The purpose of these day-long flights was no longer the destruction of enemy targets, but viewing the results of 2.5 years of bombing. The Trolley Missions were designed to show the ground crews the results of their efforts.
Having arrived in England by ship, some ground crewmen had never been on an airplane by the war’s end. Most had not left England at all during the war, so the low-level flight over important targets along the Rhine River marked their first flight and first sight of the European continent.
Fourteen B-24 bomb groups flew Trolley Missions in early May 1945 carrying more than 24,000 passengers on the sightseeing tour over the continent.

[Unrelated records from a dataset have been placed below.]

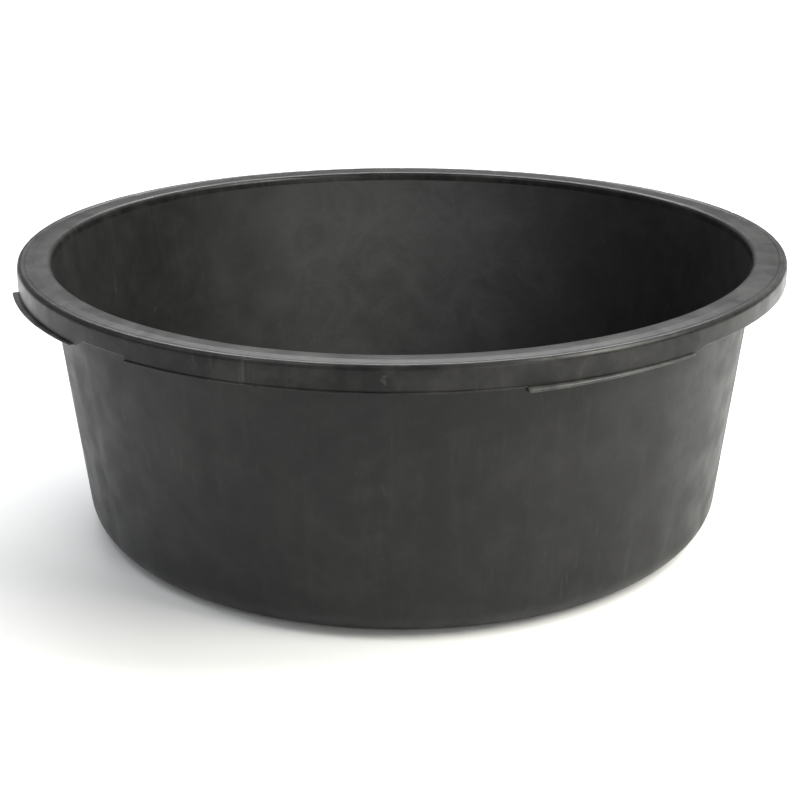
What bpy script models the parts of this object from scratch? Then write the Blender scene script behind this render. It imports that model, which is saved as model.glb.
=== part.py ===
"""Round mortar mixing tub, moulded in one piece from black polyethylene.

The moulding is drawn as its separate regions, each a closed solid: the floor, the rounded heel,
the leaning wall, the flat rim with its raised bead, the down-turned skirt, the radial ribs under
the rim, and the two kinds of lip on the skirt's lower edge. A split line of GAP lies between them.
"""

import math

import bmesh
import bpy

# Driving dimensions, in metres. The tub stands on Z = 0 and its axis is Z.
RIM_RADIUS = 0.335
HEIGHT = 0.245
THICKNESS = 0.0035
BASE_RADIUS = 0.284
WALL_LEAN = math.radians(6.1)
HEEL_RADIUS = 0.031
FLOOR_INSET = 0.020
GAP = 0.0003

# Rim: a flat ledge that ends in a shallow groove and a raised round bead.
WALL_TOP = HEIGHT - 0.0085
CREST_RADIUS = 0.0055
LEDGE_DROP = 0.0004
GROOVE_DROP = 0.0012
GROOVE_FLAT = 0.0012
GROOVE_WIDTH = 0.0035
BEAD_RADIUS = 0.0044
UNDER_FILLET = 0.0015
SKIRT_TOP = HEIGHT - 0.0060

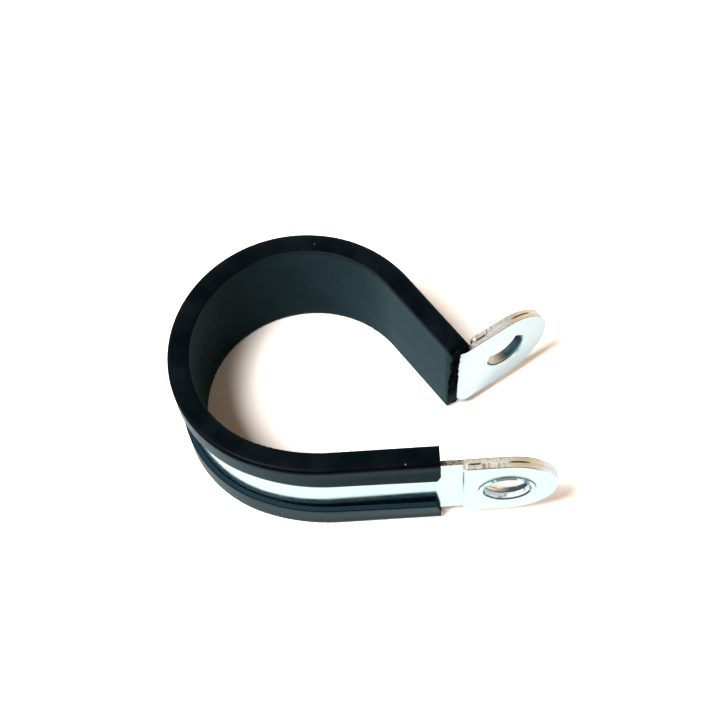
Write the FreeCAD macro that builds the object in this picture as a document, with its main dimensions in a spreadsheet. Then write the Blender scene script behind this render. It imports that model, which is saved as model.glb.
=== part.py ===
import FreeCAD, Part
from collections import namedtuple
import math
import os
import Sketcher

# Cushioned clamp: a bent steel strap with an ear at each end, a bolt hole in each ear,
# a plate held on the outside of each ear by a curled collar, and a rubber channel over the strap.
# Millimetres. The origin is on the axis of the cable seat, halfway across the width.
# X runs out along the lower ear and Z along the axis of the seat.

DIMENSIONS = {
    # cable seat and rubber channel
    "seat_radius": 16.6,
    "cushion_thick": 3.35,
    "pad_thick": 1.6,
    "side_wall": 2.1,
    "rim_crown": 0.25,
    "lip_height": 5.1,
    "arm_lip_lean": 0.25,
    "end_lip_lean": 0.42,
    "channel_play": 0.05,
    # strap
    "strap_width": 15.2,
    "strap_thick": 0.85,
    "arm_drop": 0.77,
    "blend_radius": 27.8,
    "lower_arm_length": 15.7,
    "upper_arm_angle": 34.3,
    "upper_arm_length": 14.05,
    "bend_radius": 0.9,
    "upper_ear_angle": 31.4,
    # ears, bolt holes and plates
    "lower_ear_reach": 9.75,
    "upper_ear_reach": 7.38,
    "hole_radius": 3.2,
    "hole_entry": 0.4,
    "collar_wall": 0.45,
    "collar_play": 0.3,
    "collar_lap": 0.4,
    "collar_rise": 0.32,
    "plate_thick": 0.85,
    "plate_corner": 0.8,
    "plate_seam_bevel": 0.12,
    "plate_outer_bevel": 0.18,
    "lower_plate_setback": 3.3,
    "upper_plate_setback": 1.6,
}


class Size:
    """A length or angle that knows its number and the spreadsheet expression behind it."""

    def __init__(self, number, text):
        self.number = number
        self.text = text

    def __add__(self, other):
        other = as_size(other)
        return Size(self.number + other.number, "(" + self.text + " + " + other.text + ")")

    def __sub__(self, other):
        other = as_size(other)
        return Size(self.number - other.number, "(" + self.text + " - " + other.text + ")")

    def __mul__(self, other):
        other = as_size(other)
        return Size(self.number * other.number, "(" + self.text + " * " + other.text + ")")

    def __truediv__(self, other):
        other = as_size(other)
        return Size(self.number / other.number, "(" + self.text + " / " + other.text + ")")

    def __neg__(self):
        return Size(-self.number, "(0 - " + self.text + ")")


def as_size(value):
    if isinstance(value, Size):
        return value
    return Size(float(value), repr(float(value)))


def sine(angle):
    return Size(math.sin(math.radians(angle.number)), "sin(" + angle.text + ")")


def cosine(angle):
    return Size(math.cos(math.radians(angle.number)), "cos(" + angle.text + ")")


def arc_cosine(ratio):
    return Size(math.degrees(math.acos(ratio.number)), "(acos(" + ratio.text + ") / 1 deg)")


# Document and driving dimensions

doc = FreeCAD.newDocument("cushioned_clamp")
sheet = doc.addObject("Spreadsheet::Sheet", "dims")
size = {}
for row, (alias, number) in enumerate(DIMENSIONS.items(), start=1):
    sheet.set("A" + str(row), alias)
    sheet.set("B" + str(row), str(number))
    sheet.setAlias("B" + str(row), alias)
    size[alias] = Size(number, "dims." + alias)
doc.recompute()

# Sizes that follow from the driving ones

half_strap = size["strap_thick"] / 2
half_width = size["strap_width"] / 2
half_cushion = half_width + size["side_wall"]
strap_radius = size["seat_radius"] + size["pad_thick"] + half_strap
lower_line = strap_radius + size["arm_drop"]
blend_turn = arc_cosine((size["blend_radius"] - lower_line) / (size["blend_radius"] - strap_radius))
blend_start = (size["blend_radius"] - strap_radius) * sine(blend_turn)
lower_cut = blend_start + size["lower_arm_length"]
lower_hole = lower_cut + size["lower_ear_reach"]

arm_cos = cosine(size["upper_arm_angle"])
arm_sin = sine(size["upper_arm_angle"])
ear_cos = cosine(size["upper_ear_angle"])
ear_sin = sine(size["upper_ear_angle"])
upper_arm_radius = strap_radius + size["bend_radius"]
bend_end_x = (upper_arm_radius * arm_cos + size["upper_arm_length"] * arm_sin
              + size["bend_radius"] * ear_sin)
bend_end_y = (upper_arm_radius * arm_sin - size["upper_arm_length"] * arm_cos
              - size["bend_radius"] * ear_cos)
upper_hole_x = bend_end_x + size["upper_ear_reach"] * ear_cos
upper_hole_y = bend_end_y + size["upper_ear_reach"] * ear_sin
collar_radius = size["hole_radius"] + size["collar_wall"]
plate_hole_radius = collar_radius + size["collar_play"]
plate_top = half_strap + size["plate_thick"]

ZERO = as_size(0)
RIGHT_ANGLE = as_size(90)
HALF_TURN = as_size(180)
FULL_TURN = as_size(360)
LENGTH_TOLERANCE = 0.001

# Each ear: hole centre, direction of its length, tilt that faces a sketch to the plate side,
# and the turn that points a plan sketch's Y to the plate side.
Ear = namedtuple("Ear", "hole_x hole_y along tilt across")
LOWER_EAR = Ear(lower_hole, -lower_line, ZERO, 90, HALF_TURN)
UPPER_EAR = Ear(upper_hole_x, upper_hole_y, size["upper_ear_angle"], -90, size["upper_ear_angle"])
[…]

Will Lundy, a ground crewman who spent the entire war at Shipdham, was stunned by what he saw in Europe:
“The destruction that our allied planes had rained down on these German cities was shocking; far worse than we had imagined. […] Here the nearly total destruction would go on for miles with nothing but broken walls standing. After viewing so much of it, we had to start feeling a bit of pity for them. So many had nothing left. […] We really did have a part in bringing Germany to her knees, even those of us who stayed behind on the many airfields feeling left out of the battles.”
History remembers the bomber boys during WWII for their daring in combat. They flew through flak fields and fended off fighter attacks. Fireworks displays illuminated daylight skies as exploding shells and tracer bullets brought flashes of bright light and the lingering smell of cordite.
But it was the less talked about moments between the missions of day-to-day life that shed new light on the war today. Through the herculean efforts that preceded every mission, the youthful desire to explore the foreign land of war, and the creature comforts of home, the human side of WWII continues to be exposed.